** What to work on **
Your task is to repeat the listing exactly.

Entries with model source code
####

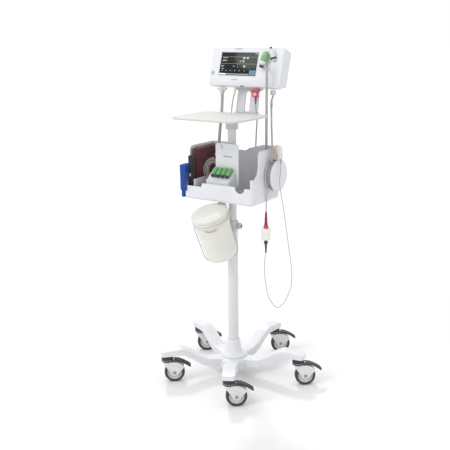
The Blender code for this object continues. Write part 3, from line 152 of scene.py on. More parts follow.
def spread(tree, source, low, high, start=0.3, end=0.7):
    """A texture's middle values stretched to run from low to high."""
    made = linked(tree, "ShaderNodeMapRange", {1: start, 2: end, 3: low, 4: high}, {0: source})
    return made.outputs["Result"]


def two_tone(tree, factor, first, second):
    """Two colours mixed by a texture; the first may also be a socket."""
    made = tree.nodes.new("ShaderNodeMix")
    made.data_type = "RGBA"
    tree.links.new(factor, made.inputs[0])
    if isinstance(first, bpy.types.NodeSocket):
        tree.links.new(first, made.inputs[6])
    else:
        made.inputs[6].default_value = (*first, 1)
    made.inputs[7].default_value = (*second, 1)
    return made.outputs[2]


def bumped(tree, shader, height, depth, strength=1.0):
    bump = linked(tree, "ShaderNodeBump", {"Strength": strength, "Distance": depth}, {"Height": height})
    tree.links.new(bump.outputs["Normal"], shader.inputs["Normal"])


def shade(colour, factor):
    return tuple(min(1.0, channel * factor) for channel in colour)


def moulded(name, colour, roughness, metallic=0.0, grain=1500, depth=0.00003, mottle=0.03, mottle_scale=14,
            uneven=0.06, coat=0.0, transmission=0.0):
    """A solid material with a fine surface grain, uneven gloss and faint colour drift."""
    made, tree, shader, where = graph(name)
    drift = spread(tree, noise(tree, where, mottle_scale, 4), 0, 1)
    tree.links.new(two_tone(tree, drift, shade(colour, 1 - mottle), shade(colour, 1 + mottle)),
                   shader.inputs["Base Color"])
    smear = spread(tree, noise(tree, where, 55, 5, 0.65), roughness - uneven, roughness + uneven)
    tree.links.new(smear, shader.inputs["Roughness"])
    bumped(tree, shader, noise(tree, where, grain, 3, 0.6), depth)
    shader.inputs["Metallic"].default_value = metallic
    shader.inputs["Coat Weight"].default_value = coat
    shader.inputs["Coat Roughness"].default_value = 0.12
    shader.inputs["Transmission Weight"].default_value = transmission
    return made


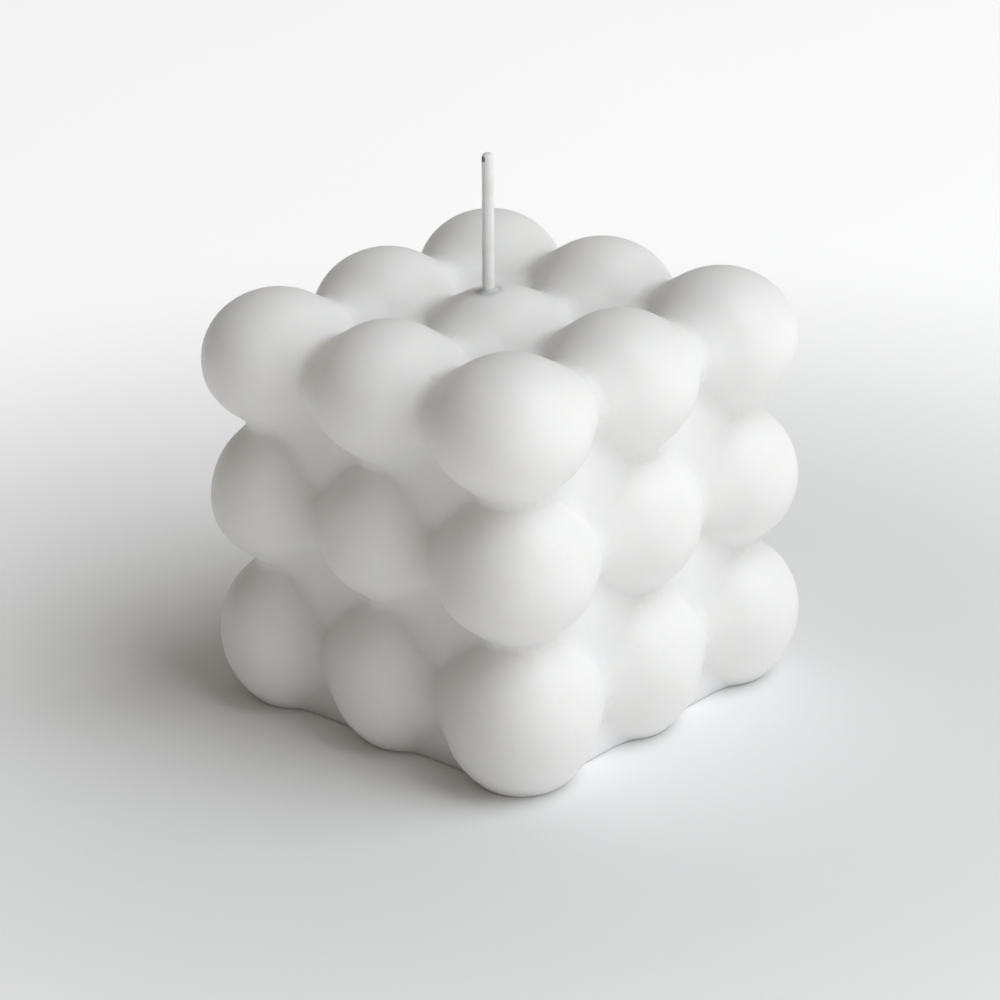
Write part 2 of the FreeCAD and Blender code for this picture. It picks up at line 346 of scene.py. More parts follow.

####

** Result of this task **
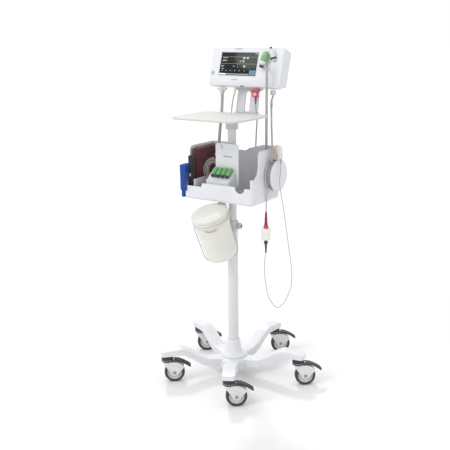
The Blender code for this object continues. Write part 3, from line 152 of scene.py on. More parts follow.
def spread(tree, source, low, high, start=0.3, end=0.7):
    """A texture's middle values stretched to run from low to high."""
    made = linked(tree, "ShaderNodeMapRange", {1: start, 2: end, 3: low, 4: high}, {0: source})
    return made.outputs["Result"]


def two_tone(tree, factor, first, second):
    """Two colours mixed by a texture; the first may also be a socket."""
    made = tree.nodes.new("ShaderNodeMix")
    made.data_type = "RGBA"
    tree.links.new(factor, made.inputs[0])
    if isinstance(first, bpy.types.NodeSocket):
        tree.links.new(first, made.inputs[6])
    else:
        made.inputs[6].default_value = (*first, 1)
    made.inputs[7].default_value = (*second, 1)
    return made.outputs[2]


def bumped(tree, shader, height, depth, strength=1.0):
    bump = linked(tree, "ShaderNodeBump", {"Strength": strength, "Distance": depth}, {"Height": height})
    tree.links.new(bump.outputs["Normal"], shader.inputs["Normal"])


def shade(colour, factor):
    return tuple(min(1.0, channel * factor) for channel in colour)


def moulded(name, colour, roughness, metallic=0.0, grain=1500, depth=0.00003, mottle=0.03, mottle_scale=14,
            uneven=0.06, coat=0.0, transmission=0.0):
    """A solid material with a fine surface grain, uneven gloss and faint colour drift."""
    made, tree, shader, where = graph(name)
    drift = spread(tree, noise(tree, where, mottle_scale, 4), 0, 1)
    tree.links.new(two_tone(tree, drift, shade(colour, 1 - mottle), shade(colour, 1 + mottle)),
                   shader.inputs["Base Color"])
    smear = spread(tree, noise(tree, where, 55, 5, 0.65), roughness - uneven, roughness + uneven)
    tree.links.new(smear, shader.inputs["Roughness"])
    bumped(tree, shader, noise(tree, where, grain, 3, 0.6), depth)
    shader.inputs["Metallic"].default_value = metallic
    shader.inputs["Coat Weight"].default_value = coat
    shader.inputs["Coat Roughness"].default_value = 0.12
    shader.inputs["Transmission Weight"].default_value = transmission
    return made


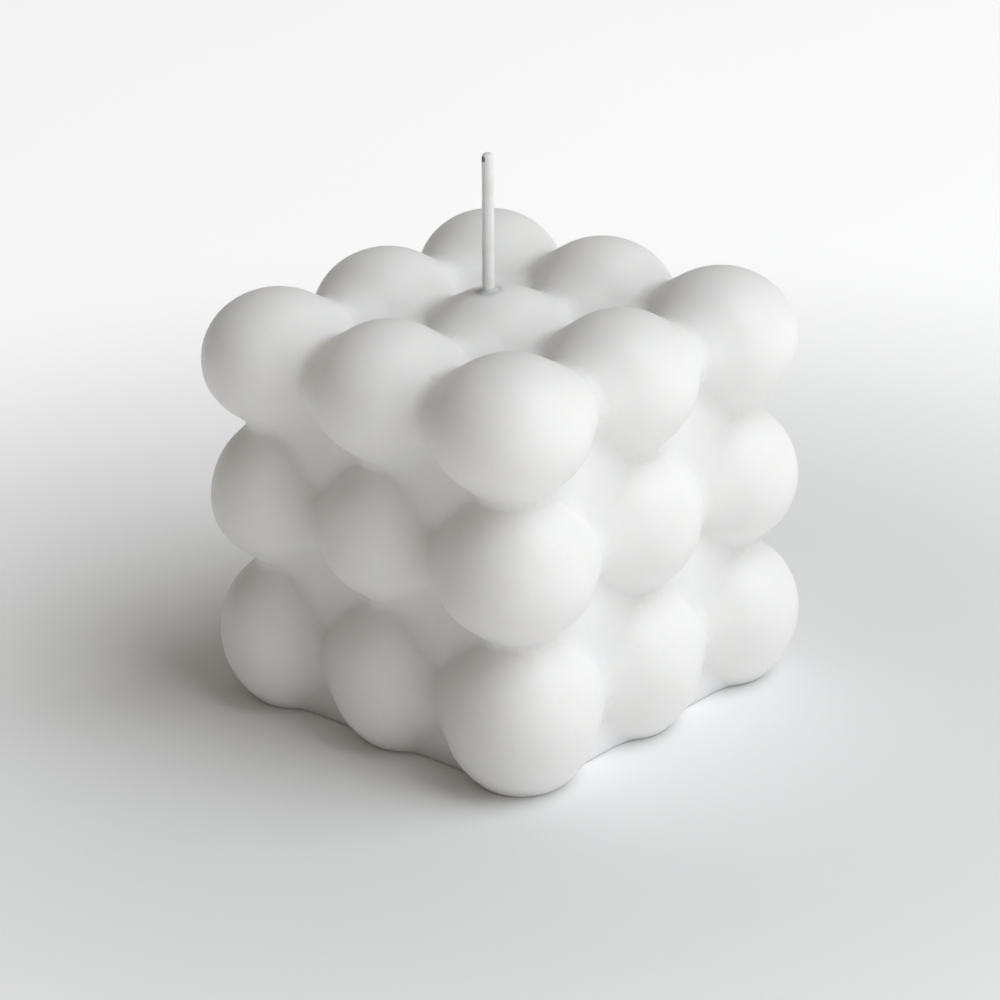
Write part 2 of the FreeCAD and Blender code for this picture. It picks up at line 346 of scene.py. More parts follow.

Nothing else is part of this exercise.